Pham: Perspective … It’s All We Need
By Tony H. Pham, Esq.
I had the honor of introducing myself to so many neighbors during what was a brutal 2015 campaign. Afterwards, I promised my family that I would do everything reasonable to shy away from public life. I promised them that I would guard and cherish their privacy after having thrust them into the public eye in a countywide campaign.
However, after the last two election cycles, I am compelled to speak as a reminder to so many that we are connected by so much more than we are divided and to provide a bit of perspective.
April 19th has always been a poignant moment in my family’s collective history. I reflect upon this day with varying degrees of emotions which vacillate between happiness and sadness. On this day 43 years ago, my mother boarded a plane in Saigon with a wedding album, a bag of clothes, and three young children in tow, leaving everything and everyone we knew, including my father. Familiar surroundings, family and friends were all left to their collective fates as Vietnam fell to Communist control 11 days later and her children’s lives would never be the same. For a time, we had no home nor any country to call our own.
However, my family settled into a refugee camp in Ft. Chaffee, AR, where families lived in barracks styled accommodations in hopes they would be sponsored somewhere in the United States to begin their new lives in their new home. God granted us grace and mercy as we were reunited with my father, who was left behind during our evacuation.
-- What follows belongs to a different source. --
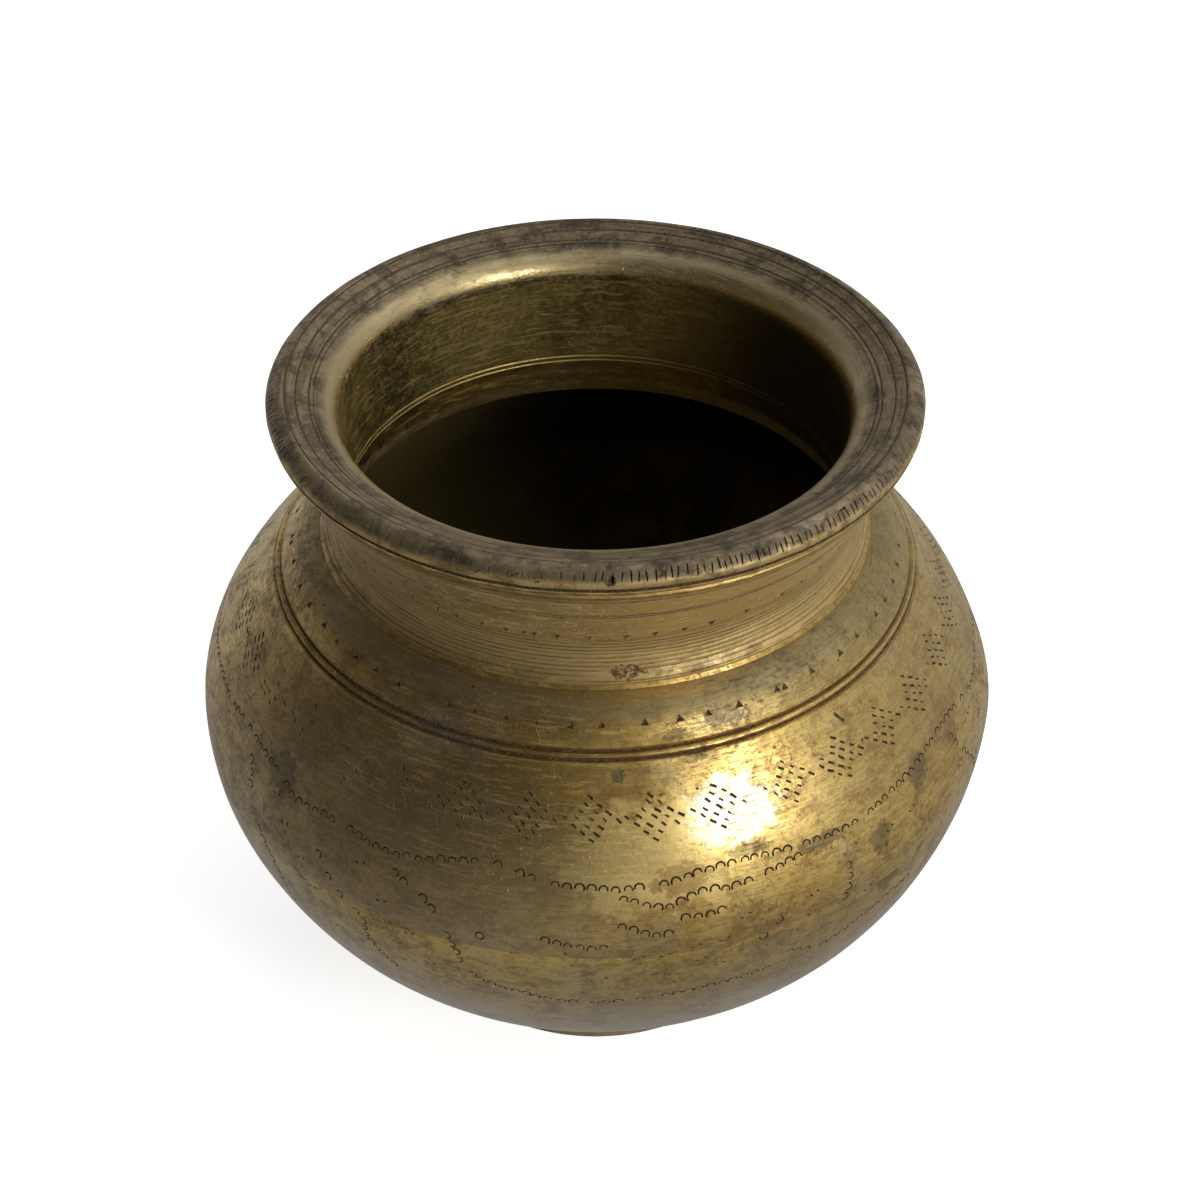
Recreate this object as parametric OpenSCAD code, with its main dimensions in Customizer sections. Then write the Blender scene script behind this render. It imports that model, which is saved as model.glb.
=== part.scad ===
// Round water pot (lota) in brass. Two raised shells meet at the widest line,
// a cast and turned neck plugs into the shoulder, and the pot stands on a low
// foot ring. Spelter, the brazing brass, fills the three seams.
// Z is up, the axis is Z and the pot stands on Z = 0.

/* [Belly] */
// Outside diameter at the widest line
belly_d = 125.2; // [105:0.2:160]
// Height of the widest line above the ground
belly_h = 55.2; // [45:0.2:70]
// Height above the widest line at which the shoulder's curve would close
dome_h = 49; // [40:0.5:62]
// Fullness of the shoulder's curve, where 2 is an ellipse
dome_full = 1.58; // [1.45:0.01:2]
// Fullness of the bowl's curve, where 2 is an ellipse
bowl_full = 1.87; // [1.7:0.01:2.2]
// Thickness of the raised sheet
wall = 1.4; // [1:0.1:2.2]
// Height over which the bevelled edges of the two shells lap
lap_h = 4; // [2:0.5:8]

/* [Shoulder] */
// Width of the collar from the neck's flange to the lower turned line
collar_w = 7.9; // [6:0.1:10]
// Rise from the lower turned line to the neck's seat
collar_h = 6.2; // [4:0.1:8]
// Swell of the collar beyond a straight slope
collar_swell = 0.85; // [0.2:0.05:1.4]
// Distance between the two turned lines
line_gap = 1.2; // [1:0.1:2]
// Width of each turned line
line_w = 0.7; // [0.3:0.1:0.9]
// Depth of each turned line
line_deep = 0.3; // [0.1:0.05:0.6]
// Height of the raised bead between the two lines
bead_up = 0.2; // [0.05:0.05:0.5]

/* [Neck] */
// Bore of the neck
bore_d = 74.8; // [60:0.2:90]
// Thickness of the neck at its waist
neck_wall = 2.2; // [1.6:0.1:3.5]
// Height of the crest of the rim above the neck's seat
neck_h = 25; // [20:0.5:35]
// Height of the waist above the neck's seat
waist_up = 5.4; // [3:0.1:7]
// How gently the neck bends from the waist into its straight flare
waist_bend = 0.3; // [0.1:0.05:1]
// Overhang of the rim beyond the waist
rim_over = 8.4; // [6:0.1:12]
// Height of the rolled band under the rim's edge
roll_h = 2.7; // [2:0.1:5]
// Distance of that band's lower end inside the rim's edge
roll_in = 1.3; // [0.8:0.1:3]
// Height of the upright edge of the rim
edge_h = 0.5; // [0.3:0.1:2]
// Height of the crest above the upright edge
crest_up = 1.8; // [1:0.1:3]
// Distance of the crest inwards from the upright edge
crest_in = 2.4; // [1.5:0.1:4]
// Radius of the round lip between the rim's top and the bore
lip_r = 4; // [2:0.1:5]
// Depth of that round's centre below the crest, where the bore begins
lip_down = 6; // [5.5:0.1:9]
// Depth of the spigot below the neck's seat
spigot_h = 3.7; // [2.5:0.1:6]
// Thickness of the spigot at its end
spigot_wall = 1.15; // [0.8:0.05:2]
// Width of the flange beyond the waist
flange_w = 1.7; // [1.2:0.1:2.5]
// Height of the flange's upright edge
flange_h = 0.8; // [0.4:0.1:1.5]
// Width of the flange that lies on the shoulder
flange_lap = 0.4; // [0.2:0.1:0.8]

/* [Foot] */
// Outside diameter of the foot ring
foot_d = 60; // [48:0.5:75]
// Width of the ring at the ground
foot_w = 2.2; // [1.5:0.1:4]
// Width of the ring at the bowl
foot_top_w = 3; // [2:0.1:5]
// Depth of the hollow turned round the outside of the ring
foot_waist = 0.6; // [0:0.1:1]
// Height of the middle of the bottom above the ground
pan_up = 3; // [2:0.1:4.5]

/* [Seams] */
// Clearance between brazed pieces, which the spelter fills
braze = 0.15; // [0.05:0.05:0.3]
// Size of the fillets of spelter beside a seam
fillet = 0.8; // [0.4:0.1:1.2]
// Size of the thin line of spelter outside the flange
fillet_out = 0.4; // [0.2:0.1:0.8]

/* [Hidden] */
$fn = 128;
// Points along each long curve, short curve and small bead
long_n = 28;
short_n = 8;

// Radii, from the bore outwards
bore_r = bore_d / 2;
waist_r = bore_r + neck_wall;
rim_r = waist_r + rim_over;
flange_r = waist_r + flange_w;
hole_r = flange_r - flange_lap;
spigot_r = hole_r - braze;
line_r = flange_r + collar_w;
belly_r = belly_d / 2;
foot_r = foot_d / 2;
foot_in = foot_r - foot_top_w;

// Inner surfaces of the two shells
in_r = belly_r - wall;
in_dome_h = dome_h - wall;
in_bowl_h = belly_h - wall;

// A round curve: half-width at a height from its widest line, the height at a
// half-width, and its slope there in degrees
function round_r(z, r, h, full) = r * pow(1 - pow(z / h, full), 1 / full);
function round_z(x, r, h, full) = h * pow(1 - pow(x / r, full), 1 / full);
function round_slope(x, r, h, full) =
    atan(h / r * pow(x / r, full - 1) * pow(1 - pow(x / r, full), 1 / full - 1));

// Points on the four round surfaces at a distance above or below the widest line
function dome_out(z) = [round_r(z, belly_r, dome_h, dome_full), belly_h + z];
function dome_in(z) = [round_r(z, in_r, in_dome_h, dome_full), belly_h + z];
function bowl_out(z) = [round_r(z, belly_r, belly_h, bowl_full), belly_h - z];
function bowl_in(z) = [round_r(z, in_r, in_bowl_h, bowl_full), belly_h - z];

// Points of f between two distances are written in place, with this spacing
function spread(a, b, i, n) = a + (b - a) * i / n;

// An arc from a to b whose middle stands s to the right of the straight line
function bow(a, b, s, n) =
    let (c = norm(b - a),
         rad = (c * c / 4 + s * s) / (2 * s),
         half = asin(c / 2 / rad),
         dir = (b - a) / c,
         right = [dir.y, -dir.x],
         centre = (a + b) / 2 + right * (s - rad))
    concat([a],
           [for (i = [1:n - 1])
                let (t = spread(-half, half, i, n))
                centre + right * rad * cos(t) + dir * rad * sin(t)],
           [b]);

// Shoulder: the two turned lines lie on the curve at line_r, t up the slope and
// n out of it
line_z = belly_h + round_z(line_r, belly_r, dome_h, dome_full);
line_a = round_slope(line_r, belly_r, dome_h, dome_full);
function at_line(t, n) = [line_r - t * cos(line_a) + n * sin(line_a),
                          line_z + t * sin(line_a) + n * cos(line_a)];
seat_z = line_z + collar_h;
line_low = at_line(-line_w / 2, 0);
line_top = at_line(line_gap + line_w / 2, 0);
collar_low_in = at_line(0, -wall);

// Belly seam: the shells' edges are bevelled over lap_h, and seam_rise is the
// spelter's thickness measured upright
seam_rise = braze * norm([lap_h, wall]) / wall;
seam_out_low = bowl_out(lap_h / 2);
seam_out_top = bowl_out(lap_h / 2 - seam_rise);
seam_in_low = dome_in(lap_h / 2);
seam_in_top = dome_in(lap_h / 2 + seam_rise);
seam_bead = [seam_in_low.x - fillet / 2, (seam_in_low.y + seam_in_top.y) / 2];

// Foot: inside foot_r the bowl's bottom flattens to pan_up on the axis, with no
// break in its slope at foot_r
foot_z = belly_h - round_z(foot_r, belly_r, belly_h, bowl_full);
foot_slope = tan(round_slope(foot_r, belly_r, belly_h, bowl_full));
pan_pow = foot_slope * foot_r / (foot_z - pan_up);
function pan_out(r) = [r, pan_up + (foot_z - pan_up) * pow(r / foot_r, pan_pow)];
pan_in_up = pan_up + wall;
pan_in_z = belly_h - round_z(foot_r, in_r, in_bowl_h, bowl_full);
function pan_in(r) = [r, pan_in_up + (pan_in_z - pan_in_up) * pow(r / foot_r, pan_pow)];
// Where the bowl meets the fillet outside the ring, and the ring's land on it
foot_meet = round_z(foot_r + fillet, belly_r, belly_h, bowl_full);
foot_land = [for (i = [0:short_n]) pan_out(spread(foot_r, foot_in, i, short_n))];
land_top = [for (p = foot_land) p - [0, braze]];

// Neck: heights, and the flare from the waist to the rim's edge
crest_z = seat_z + neck_h;
edge_z = crest_z - crest_up - edge_h;
waist_z = seat_z + waist_up;
lip_z = crest_z - lip_down;
flange_z = seat_z + braze;
flare_z = flange_z + 2 * flange_h;
bore_end_z = seat_z + 3.2;
flare_top_z = edge_z - roll_h;
function bend_share(u) = (norm([u, waist_bend]) - waist_bend) / (norm([1, waist_bend]) - waist_bend);
function flare(z) =
    [waist_r + (rim_over - roll_in) * bend_share((z - waist_z) / (flare_top_z - waist_z)), z];
function flare_run(a, b) = [for (i = [0:short_n]) flare(spread(a, b, i, short_n))];
// A fine turned line on the flare, below the rim's edge
low_line_z = edge_z - 9.6;
// The rolled band starts over a fine line and ends under a deeper one
band_low = flare(flare_top_z) + [line_deep, line_w];
band_top = [rim_r - line_deep, edge_z - 1.4 * line_w];
// The rim's top slopes straight from the crest to where it touches the lip's round
crest = [rim_r - crest_in, crest_z];
lip_centre = [bore_r + lip_r, lip_z];
to_crest = crest - lip_centre;
lip_join_a = atan2(to_crest.y, to_crest.x) + acos(lip_r / norm(to_crest));
lip_join = lip_centre + lip_r * [cos(lip_join_a), sin(lip_join_a)];
dish_len = norm(crest - lip_join);
dish_dir = (lip_join - crest) / dish_len;
// t is the distance from the crest and n the depth below the surface
function on_dish(t, n) = crest + dish_dir * t + [-dish_dir.y, dish_dir.x] * n;
function dish_line(t) = [on_dish(t - line_w / 2, 0), on_dish(t, line_deep / 2),
                         on_dish(t + line_w / 2, 0)];

module revolve(points) {
    rotate_extrude() polygon(points);
}

// Cast and turned neck with its rim, spigot and flange
module neck_rim() {
    color([0.60, 0.54, 0.36])
    revolve(concat(
        [[spigot_r, seat_z - spigot_h],
         [spigot_r, flange_z],
         [flange_r, flange_z],
         [flange_r, flange_z + flange_h]],
        flare_run(flare_z, low_line_z - line_w / 2),
        [flare(low_line_z) - [line_deep / 2, 0]],
        flare_run(low_line_z + line_w / 2, flare_top_z),
        [flare(flare_top_z) + [-line_deep / 2, line_w / 2]],
        bow(band_low, band_top, line_deep / 2, short_n),
        [[rim_r - 3 * line_deep, edge_z - line_w],
         [rim_r - line_deep / 2, edge_z - line_w / 2],
         [rim_r, edge_z]],
        bow([rim_r, edge_z + edge_h], crest, crest_up / 5, short_n),
        dish_line(dish_len * 0.38),
        dish_line(dish_len * 0.8),
        [for (i = [0:short_n])
            let (a = spread(lip_join_a, 180, i, short_n))
            lip_centre + lip_r * [cos(a), sin(a)]],
        [[bore_r, bore_end_z],
         [bore_r + neck_wall * 0.4, bore_end_z - 0.4],
         [bore_r + neck_wall * 0.57, seat_z + flange_h],
         [bore_r + neck_wall * 0.5, seat_z + flange_lap],
         [spigot_r - spigot_wall, seat_z - spigot_h]]
    ));
}

// Raised upper shell, with the hole for the neck's spigot
module shoulder_shell() {
    color([0.63, 0.54, 0.29])
    revolve(concat(
        [seam_out_top],
        [for (i = [0:long_n - 1])
            dome_out(spread(0, line_low.y - belly_h, i, long_n))],
        [line_low,
         at_line(0, -line_deep),
         at_line(line_w / 2, 0),
         at_line(line_gap / 2, bead_up),
         at_line(line_gap - line_w / 2, 0),
         at_line(line_gap, -line_deep)],
        bow(line_top, [flange_r + fillet_out, seat_z], collar_swell, short_n),
        [[hole_r, seat_z],
         [hole_r, seat_z - wall]],
        bow([hole_r + fillet, seat_z - wall], collar_low_in, -collar_swell, short_n),
        [for (i = [1:long_n])
            dome_in(spread(collar_low_in.y - belly_h, lap_h / 2 + seam_rise, i, long_n))]
    ));
}

// Raised lower shell, closed at the bottom
module bowl_shell() {
    color([0.58, 0.50, 0.28])
    revolve(concat(
        [for (i = [0:long_n]) bowl_out(spread(lap_h / 2, foot_meet, i, long_n))],
        foot_land,
        [for (i = [0:short_n]) pan_out(spread(foot_in - fillet, 0, i, short_n))],
        [for (i = [0:short_n]) pan_in(spread(0, foot_r, i, short_n))],
        [for (i = [1:long_n])
            bowl_in(spread(belly_h - pan_in_z, 0, i, long_n))],
        [seam_in_low]
    ));
}

// Low ring under the bowl
module foot_ring() {
    color([0.66, 0.60, 0.42])
    revolve(concat(
        bow([foot_r, 0], [foot_r, foot_z - braze - fillet], -foot_waist, short_n),
        land_top,
        [[foot_in, pan_out(foot_in).y - braze - fillet],
         [foot_r - foot_w, 0]]
    ));
}

// Spelter round the spigot and under the flange
module neck_spelter() {
    color([0.55, 0.36, 0.22])
    revolve([[flange_r, flange_z + fillet_out],
             [flange_r, flange_z],
             [spigot_r, flange_z],
             [spigot_r, seat_z - wall - fillet],
             [hole_r + fillet, seat_z - wall],
             [hole_r, seat_z - wall],
             [hole_r, seat_z],
             [flange_r + fillet_out, seat_z]]);
}

// Spelter between the bevelled edges, with a low bead left inside
module belly_spelter() {
    color([0.55, 0.40, 0.24])
    revolve([seam_out_low, seam_out_top, seam_in_top, seam_bead, seam_in_low]);
}

// Spelter between the foot ring and the bowl, with a fillet on each side
module foot_spelter() {
    color([0.55, 0.42, 0.25])
    revolve(concat(
        [bowl_out(foot_meet)],
        foot_land,
        [pan_out(foot_in - fillet),
         [foot_in, pan_out(foot_in).y - braze - fillet]],
        [for (i = [0:short_n]) land_top[short_n - i]],
        [[foot_r, foot_z - braze - fillet]]
    ));
}

neck_rim();
shoulder_shell();
bowl_shell();
foot_ring();
neck_spelter();
belly_spelter();
foot_spelter();
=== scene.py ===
"""A round brass water pot (lota): turned neck, two raised shells, foot ring and brazed seams.

Sizes are worked in millimetres on the pot's own axis and written to the meshes in metres.
Angles go round the pot in degrees from its front, which faces -Y, towards +X.
"""

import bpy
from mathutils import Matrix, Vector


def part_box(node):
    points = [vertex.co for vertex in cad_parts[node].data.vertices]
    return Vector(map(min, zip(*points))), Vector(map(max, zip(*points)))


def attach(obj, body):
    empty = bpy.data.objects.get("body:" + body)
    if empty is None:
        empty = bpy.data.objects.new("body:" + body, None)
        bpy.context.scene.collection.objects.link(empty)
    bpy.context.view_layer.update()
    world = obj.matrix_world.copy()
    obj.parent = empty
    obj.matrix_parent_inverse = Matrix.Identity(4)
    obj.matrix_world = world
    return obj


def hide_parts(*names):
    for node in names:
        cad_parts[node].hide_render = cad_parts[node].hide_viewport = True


bl_info = {
    "name": "Brass Water Pot",
    "version": (1, 0, 0),
    "blender": (4, 5, 0),
    "location": "View3D > Sidebar > Pot",
    "description": "Builds a raised and turned brass water pot with punched decoration",
    "category": "Add Mesh",
}

import math
import random

import bmesh
import bpy
from bpy.props import FloatProperty, FloatVectorProperty, IntProperty, PointerProperty
from mathutils import Matrix, Vector, noise
from mathutils.bvhtree import BVHTree
from mathutils.interpolate import poly_3d_calc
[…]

We began our American journey in Henrico County where our poverty was real. It was difficult for my parents, who were in their 30s, to learn a new language and a new culture. A once accomplished engineer and educator were reduced to working three minimum wage jobs in a foreign land. Times were difficult. I remember waking up one night to use the bathroom There was my father on the side of the tub, with his face buried in his hands, silently weeping from the frustrations of life. There was his only son silently watching his father’s soul slowly eroding.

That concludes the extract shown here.